Le projet de nouvelle réforme a été initié par le roi Mohammed VI qui a appelé, l'année dernière dans un discours, à "dépasser les défaillances et les aspects négatifs révélés par l'expérience menée sur le terrain". Un comité, formé fin septembre 2023 et composé du ministre de la Justice et de responsables des institutions judiciaires et religieuses, est chargé de mener les consultations et préparer un projet de réforme dans un délai de six mois. Fin novembre, le comité a déjà reçu des propositions de plus d'un millier d'associations, mais aussi de partis politiques et d'institutions officielles.
Le mariage des mineures est l'une des questions les plus controversées, car "elle incarne un aspect marquant de la discrimination de la loi et suscite de grandes inquiétudes", souligne Atifa Timjerdine de l'Association démocratique des femmes du Maroc.
Si la "Moudawana" a porté à 18 ans (au lieu de 15 ans) l'âge légal du mariage des femmes, des dérogations sont possibles avec une autorisation judiciaire exceptionnelle. Ces dérogations, censées être exceptionnelles, ont pourtant atteint des niveaux très élevés, puisque "près de 85% des demandes présentées entre 2011 et 2018 ont été approuvées", selon une étude du ministère public.
Et les chiffres de ces demandes sont éloquents, comme le constate le quotidien Le Monde : "En 2022, plus de 13 000 autorisations ont été délivrées, sur 20 000 demandes. Même constat pour la polygamie". "Accord de la première épouse, garantie d’équité… Les conditions sont strictes, mais les juges ont toute latitude pour les contourner", précise dans l'article l'avocate marocaine Ghizlane Mamouni, présidente de l’association Kif Mama Kif Baba.
Le droit de tutelle des enfants, automatiquement attribué au père, est un autre point problématique, notamment en cas de divorce, selon les défenseurs des droits des femmes. Une mère divorcée a besoin impérativement de l'accord de son ex-conjoint pour les plus simples démarches administratives liées à ses enfants. Si elle se remarie, elle s'expose au risque de perdre la garde de son enfant dès l'âge de sept ans si le père en fait la demande.
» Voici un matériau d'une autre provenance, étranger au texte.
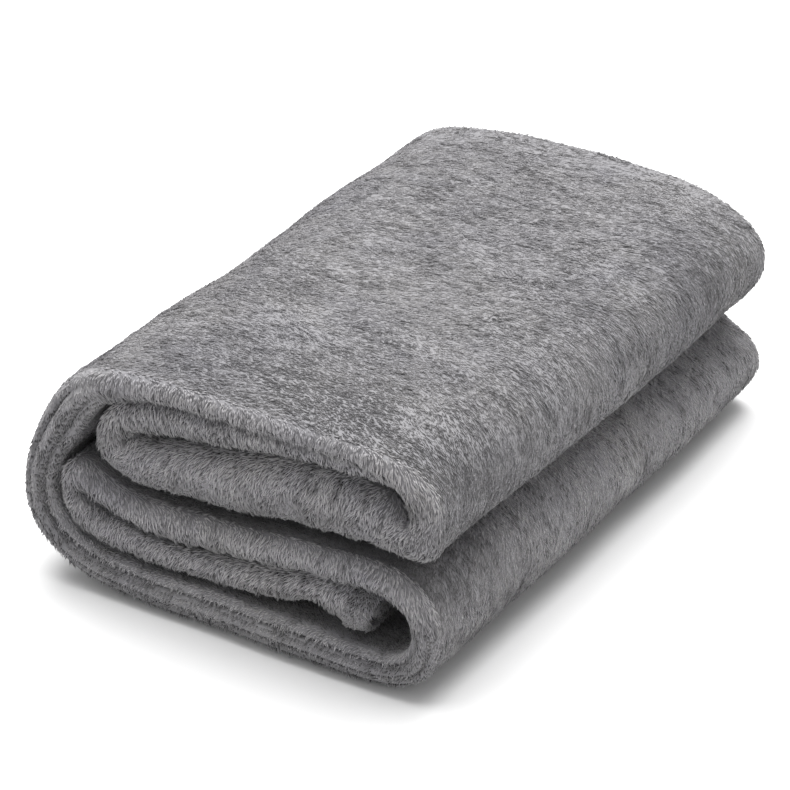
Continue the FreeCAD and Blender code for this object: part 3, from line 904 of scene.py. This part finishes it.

Celui-ci conserve en revanche ce droit en cas de remariage.
Les mouvements féministes aspirent également à l'égalité en matière d'héritage, la femme n'ayant droit qu'à la moitié de ce qu'hérite l'homme, conformément à une interprétation rigoriste du Coran.
Cette revendication suscite une vive opposition de la part des islamistes. Tout comme l'interdiction de la polygamie, limitée par la première réforme, mais toujours possible, notamment si la première épouse l'autorise.
Cette pratique a représenté 0,3% des actes de mariages en 2022, selon du Haut commissariat au plan (HCP).
L'ensemble des propositions féministes s'appuient sur le principe d'égalité consacrée par la Constitution de 2011 et sur "une jurisprudence éclairée" des textes religieux, explique Samira Muheya.
Cette réforme dépasse les frontières de la famille et réside dans sa capacité à changer le système patriarcal, responsable par exemple du chômage généralisé des femmes. Ahmed Assid, écrivain
Pour l'écrivain Ahmed Assid, l'importance de cette réforme dépasse les frontières de la famille et réside dans sa capacité à "changer le système patriarcal, responsable par exemple du chômage généralisé des femmes". Près de 35% des femmes titulaires d'un diplôme universitaire sont au chômage, contre 20,8% chez les hommes.
De leur côté, les islamistes affirment leur attachement à une jurisprudence (ijtihad en arabe) traditionaliste des textes religieux. Le Parti de la justice et du développement (PJD) n'envisage ainsi des amendements que dans le cadre "du référentiel islamique". Al Adl Wal Ihssan, principale mouvance islamiste au Maroc (interdite mais tolérée), prône pour sa part "la suprématie du référentiel islamique" et rejette "toute proposition qui le contredirait".
Il est attendu que le roi, président du Conseil supérieur des Oulémas, organisme ayant le monopole des fatwas (avis religieux), tranche les questions les plus clivantes de la réforme.